**SET TASK**.
Output the lines below exactly, please, from the first line until the line with "rim_slope = 1; // [0:0.5:2]", counting both.

**INFORMATION PROVIDED**.
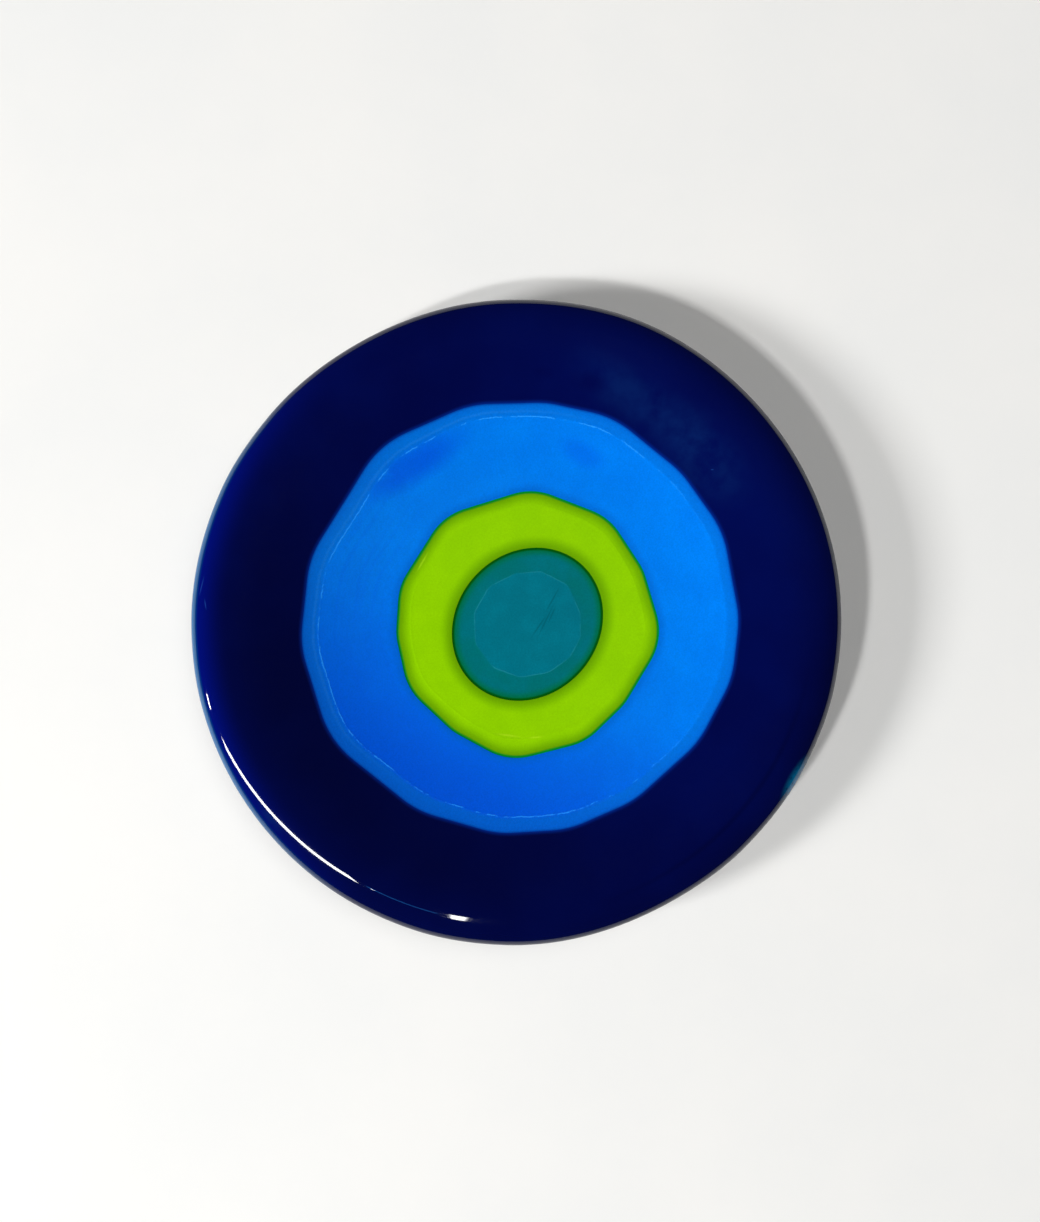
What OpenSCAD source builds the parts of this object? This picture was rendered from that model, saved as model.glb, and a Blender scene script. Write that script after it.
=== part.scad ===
// Evil eye dish: five discs of coloured sheet glass, fused flush into one
// another and slumped into a shallow dish with a soft, rounded rim.
// The origin is the middle of the flat foot, +Z is up.

/* [Dish] */
// Widest diameter, over the rim
dish_d = 131; // [120:1:140]
// Diameter of the flat middle, which is also the foot
foot_d = 44; // [42:1:46]
// Radius of the upward bend round the foot, on the underside
bend_r = 84; // [76:1:90]
// Steepest slope of the wall, in degrees from level
wall_slope = 17; // [15:0.5:18]
// Length of the straight wall above the bend
wall_len = 7; // [6:0.5:8]
// Radius of the bend that eases the wall towards the rim, on the underside
ease_r = 17; // [14:1:20]
// Slope of the rim, in degrees from level
rim_slope = 1; // [0:0.5:2]

/* [Glass] */
// Thickness of the two fused cobalt sheets together
glass_t = 6.6; // [6:0.1:7]
// Width of the rim over which the glass thins to its rounded edge
edge_w = 10; // [9:0.5:12]
// Radius of the lower corner of the edge
edge_r = 2.4; // [2:0.1:2.8]
// Depth of the blue disc in the cobalt
blue_t = 2.0; // [1.8:0.1:2.4]
// Depth of the lime disc in the blue
lime_t = 1.4; // [1.1:0.1:1.6]
// Depth of the teal disc in the lime
teal_t = 0.8; // [0.5:0.1:0.9]

/* [Eye] */
// Mean radius of the blue disc's corners
blue_r = 44; // [42:0.1:46]
// Mean radius of the lime disc's corners
lime_r = 27.2; // [25:0.1:29]
// Long half axis of the teal oval
teal_a = 16.4; // [14:0.1:18]
// Short half axis of the teal oval
teal_b = 14.5; // [13:0.1:16]

/* [Hidden] */

// Centres of the three discs of the eye, laid by hand a little off the middle.
blue_at = [0.8, 0.7];
lime_at = [2.0, -0.6];
teal_at = [2.4, -0.6];
teal_turn = 48;

// The corners left by the glass nippers: [direction in degrees, distance from the mean radius].
blue_corners = [
    [0, 0], [23, 0.3], [42, -0.4], [65, 0.4], [83, -0.5], [103, -0.1], [129, 0.7], [164, -0.1],
    [187, 0.4], [213, 1.4], [242, -0.1], [264, -0.4], [283, -0.4], [302, -0.7], [325, -0.3], [344, 0.3]
];
lime_corners = [
    [25, -0.8], [52, 0.4], [87, 0.6], [127, 0.5], [163, -0.3], [185, -0.7],
    [209, 0.2], [236, -0.8], [263, 1], [297, -0.3], [321, -1.3], [354, 1.1]
];
blue_corner_round = 20;
lime_corner_round = 12;

foot_r = foot_d / 2;
seam_t = glass_t / 2;
spin_steps = 180;
wall_steps = 14;
edge_steps = 10;
corner_steps = 4;
corner_arc_steps = 5;
column_h = 40;

// A recess reaches this height, past the top of the glass, so its cut leaves no skin.
above_t = glass_t + 3;

// Distances along the underside, from the axis: where the bend, the wall, the easing and the glass end.
function arc_length(r, degrees) = r * degrees * PI / 180;
bend_end = foot_r + arc_length(bend_r, wall_slope);
wall_end = bend_end + wall_len;
ease_end = wall_end + arc_length(ease_r, wall_slope - rim_slope);
wall_end_x = foot_r + bend_r * sin(wall_slope) + wall_len * cos(wall_slope);
ease_end_x = wall_end_x + ease_r * (sin(wall_slope) - sin(rim_slope));
corner_centre_x = dish_d / 2 - edge_r;
corner_at_s = ease_end + (corner_centre_x + edge_r * sin(rim_slope) - ease_end_x) / cos(rim_slope);
edge_end = corner_at_s + edge_r;
edge_start = edge_end - edge_w;

// The point of the section at distance s along the underside and height n above it, square to it.
function section_at(s, n) =
    s <= foot_r ? [s, n]
    : s <= bend_end ? bend_at((s - foot_r) / bend_r * 180 / PI, n)
    : s <= wall_end ? bend_at(wall_slope, n) + (s - bend_end) * along(wall_slope)
    : s <= ease_end ? ease_at(wall_slope - (s - wall_end) / ease_r * 180 / PI, n)
    : ease_at(rim_slope, n) + (s - ease_end) * along(rim_slope);

function along(a) = [cos(a), sin(a)];

function bend_at(a, n) = [foot_r + (bend_r - n) * sin(a), bend_r - (bend_r - n) * cos(a)];

function ease_at(a, n) =
    bend_at(wall_slope, 0)
    + wall_len * along(wall_slope)
    + ease_r * [sin(wall_slope), -cos(wall_slope)]
    + (ease_r + n) * [-sin(a), cos(a)];

// Height at distance s of a sheet that is n thick in the middle and meets the edge at edge_r.
function sheet_height(s, n) =
    let (u = max(0, (s - edge_start) / edge_w))
    edge_r + (n - edge_r) * sqrt(1 - min(1, u * u));

// The section line of a sheet's face, from the axis to the wall's end and on to the edge.
function wall_line(n) = [
    for (i = [-1:wall_steps])
        let (s = i < 0 ? 0 : foot_r + (edge_start - foot_r) * i / wall_steps)
        section_at(s, n)
];
function edge_line(n) = [
    for (i = [1:edge_steps])
        let (s = edge_start + edge_w * sin(90 * i / edge_steps))
        section_at(s, sheet_height(s, n))
];

// The underside of the rim, with the rounded lower corner of the edge.
function under_line() = concat(
    wall_line(0),
    [section_at((edge_start + corner_at_s) / 2, 0)],
    [
        for (i = [0:corner_arc_steps])
            let (a = -90 + 90 * i / corner_arc_steps)
            section_at(corner_at_s + edge_r * cos(a), edge_r + edge_r * sin(a))
    ]
);

function reversed(list) = [for (i = [len(list) - 1:-1:0]) list[i]];

// A closed outline with its corners rounded. The corners are [direction, distance from r].
function corner_at(corners, i, r) =
    let (c = corners[(i + len(corners)) % len(corners)])
    (r + c[1]) * [cos(c[0]), sin(c[0])];

function rounded_outline(corners, r, round_r) = [
    for (i = [0:len(corners) - 1])
        let (
            p = corner_at(corners, i, r),
            back = corner_at(corners, i - 1, r) - p,
            ahead = corner_at(corners, i + 1, r) - p,
            to_back = back / norm(back),
            to_ahead = ahead / norm(ahead),
            half = acos(to_back * to_ahead) / 2,
            inward = to_back + to_ahead,
            centre = p + inward / norm(inward) * round_r / sin(half),
            start = atan2(-inward[1], -inward[0]) - (90 - half)
        )
        for (k = [0:corner_steps])
            let (a = start + (180 - 2 * half) * k / corner_steps)
            centre + round_r * [cos(a), sin(a)]
];

function oval_outline(a, b) = [for (t = [0:6:354]) [a * cos(t), b * sin(t)]];

// Spins a section round the axis.
module spin(section) {
    rotate_extrude($fn = spin_steps)
        polygon(section);
}

// The glass between heights n0 and n1, out to where the rim starts to thin.
module layer(n0, n1) {
    spin(concat(wall_line(n0), reversed(wall_line(n1))));
}

// One disc's footprint, as a column that is taller than the dish.
module column(at, outline, turn = 0) {
    translate([at[0], at[1], -1])
        rotate([0, 0, turn])
            linear_extrude(column_h)
                polygon(outline);
}

module blue_column() {
    column(blue_at, rounded_outline(blue_corners, blue_r, blue_corner_round));
}

module lime_column() {
    column(lime_at, rounded_outline(lime_corners, lime_r, lime_corner_round));
}

module teal_column() {
    column(teal_at, oval_outline(teal_a, teal_b), teal_turn);
}

// The bottom sheet: the underside, the foot and the lower corner of the edge.
module lower_cobalt_disc() {
    color([0.01, 0.02, 0.25])
        spin(concat(under_line(), reversed(edge_line(seam_t)), reversed(wall_line(seam_t))));
}

// The second sheet: the navy ring round the eye and the rounded top of the rim.
module upper_cobalt_disc() {
    color([0.01, 0.02, 0.35])
        difference() {
            spin(concat(
                wall_line(seam_t),
                edge_line(seam_t),
                reversed(edge_line(glass_t)),
                reversed(wall_line(glass_t))
            ));
            intersection() {
                layer(glass_t - blue_t, above_t);
                blue_column();
            }
        }
}

module blue_disc() {
    color([0, 0.45, 0.95])
        difference() {
            intersection() {
                layer(glass_t - blue_t, glass_t);
                blue_column();
            }
            intersection() {
                layer(glass_t - lime_t, above_t);
                lime_column();
            }
        }
}

module lime_disc() {
    color([0.55, 0.8, 0])
        difference() {
            intersection() {
                layer(glass_t - lime_t, glass_t);
                lime_column();
            }
            intersection() {
                layer(glass_t - teal_t, above_t);
                teal_column();
            }
        }
}

module teal_disc() {
    color([0, 0.42, 0.48])
        intersection() {
            layer(glass_t - teal_t, glass_t);
            teal_column();
        }
}

lower_cobalt_disc();
upper_cobalt_disc();
blue_disc();
lime_disc();
teal_disc();
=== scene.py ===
"""The evil eye dish: five discs of coloured glass, fused flush into one another and slumped."""

import math

import bmesh
import bpy
import numpy as np
from mathutils import Matrix, Vector


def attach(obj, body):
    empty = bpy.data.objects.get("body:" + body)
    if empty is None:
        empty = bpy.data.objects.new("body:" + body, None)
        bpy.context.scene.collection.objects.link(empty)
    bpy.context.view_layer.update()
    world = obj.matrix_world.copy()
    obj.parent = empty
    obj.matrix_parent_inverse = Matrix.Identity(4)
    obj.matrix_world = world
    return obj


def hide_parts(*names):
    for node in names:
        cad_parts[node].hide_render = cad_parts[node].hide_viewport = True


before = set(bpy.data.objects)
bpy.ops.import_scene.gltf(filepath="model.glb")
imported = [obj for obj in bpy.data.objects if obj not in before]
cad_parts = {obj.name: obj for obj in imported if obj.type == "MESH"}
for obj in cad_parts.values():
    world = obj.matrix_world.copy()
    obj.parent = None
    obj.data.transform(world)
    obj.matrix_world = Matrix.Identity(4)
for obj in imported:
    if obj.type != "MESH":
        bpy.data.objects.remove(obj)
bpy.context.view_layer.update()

MM = 0.001

# ---------------------------------------------------------------- the section of the glass, in mm

DISH_R = 65.5
FOOT_R = 22
BEND_R = 84
WALL_SLOPE = math.radians(17)
WALL_LEN = 7
EASE_R = 17
RIM_SLOPE = math.radians(1)

GLASS_T = 6.6
SEAM_T = GLASS_T / 2
EDGE_W = 10
EDGE_R = 2.4
BLUE_T = 2.0
LIME_T = 1.4
TEAL_T = 0.8

# Arc lengths along the underside at which its slope changes its rule, and the slopes there.
BEND_END = FOOT_R + BEND_R * WALL_SLOPE
WALL_END = BEND_END + WALL_LEN
EASE_END = WALL_END + EASE_R * (WALL_SLOPE - RIM_SLOPE)
ARC_STEP = 0.02
ARC_LIMIT = 80
ARC = np.arange(0, ARC_LIMIT, ARC_STEP)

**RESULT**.
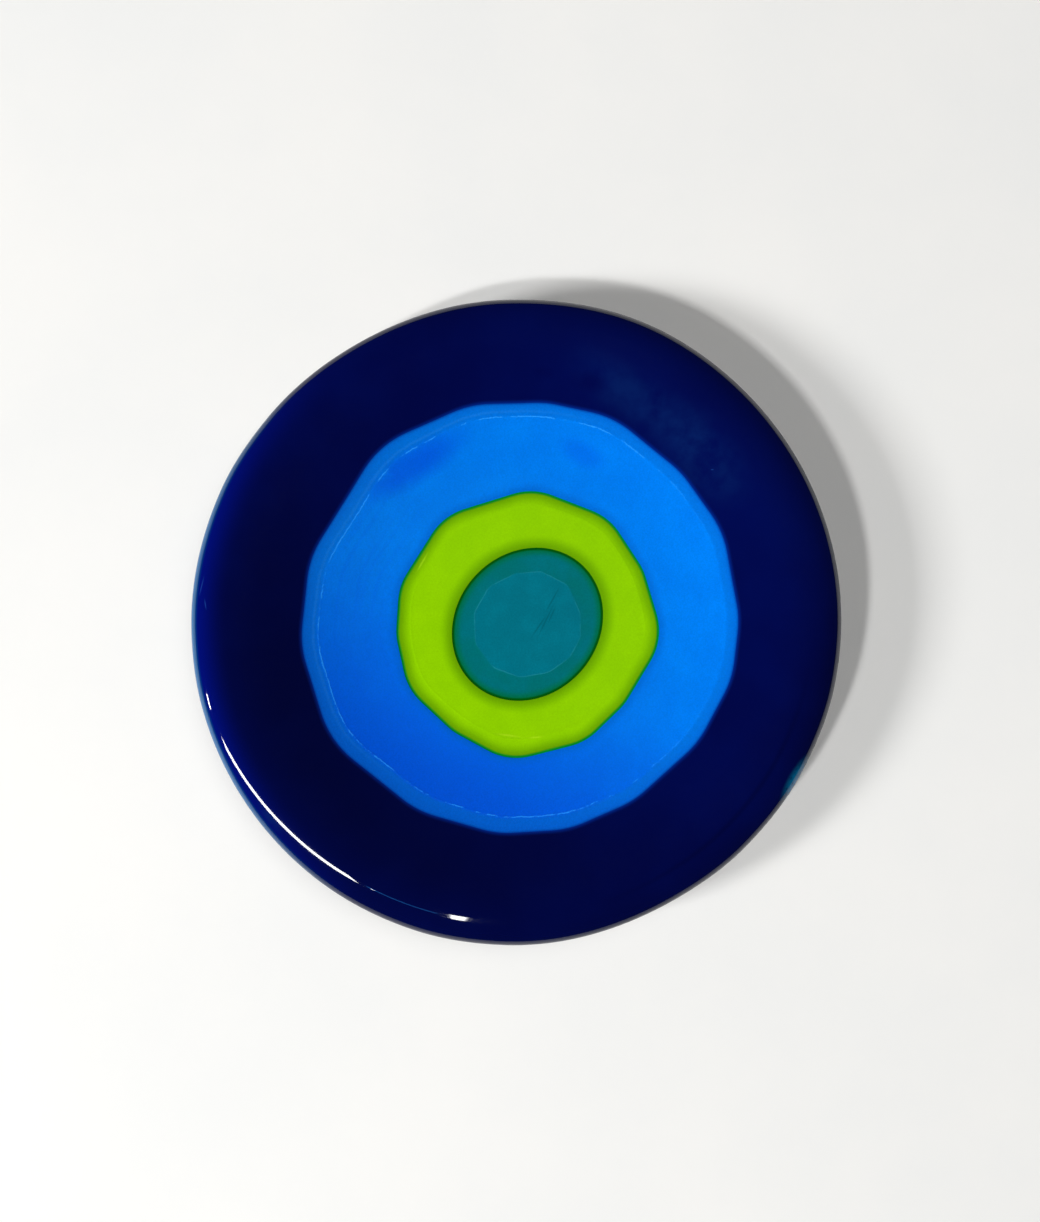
What OpenSCAD source builds the parts of this object? This picture was rendered from that model, saved as model.glb, and a Blender scene script. Write that script after it.
=== part.scad ===
// Evil eye dish: five discs of coloured sheet glass, fused flush into one
// another and slumped into a shallow dish with a soft, rounded rim.
// The origin is the middle of the flat foot, +Z is up.

/* [Dish] */
// Widest diameter, over the rim
dish_d = 131; // [120:1:140]
// Diameter of the flat middle, which is also the foot
foot_d = 44; // [42:1:46]
// Radius of the upward bend round the foot, on the underside
bend_r = 84; // [76:1:90]
// Steepest slope of the wall, in degrees from level
wall_slope = 17; // [15:0.5:18]
// Length of the straight wall above the bend
wall_len = 7; // [6:0.5:8]
// Radius of the bend that eases the wall towards the rim, on the underside
ease_r = 17; // [14:1:20]
// Slope of the rim, in degrees from level
rim_slope = 1; // [0:0.5:2]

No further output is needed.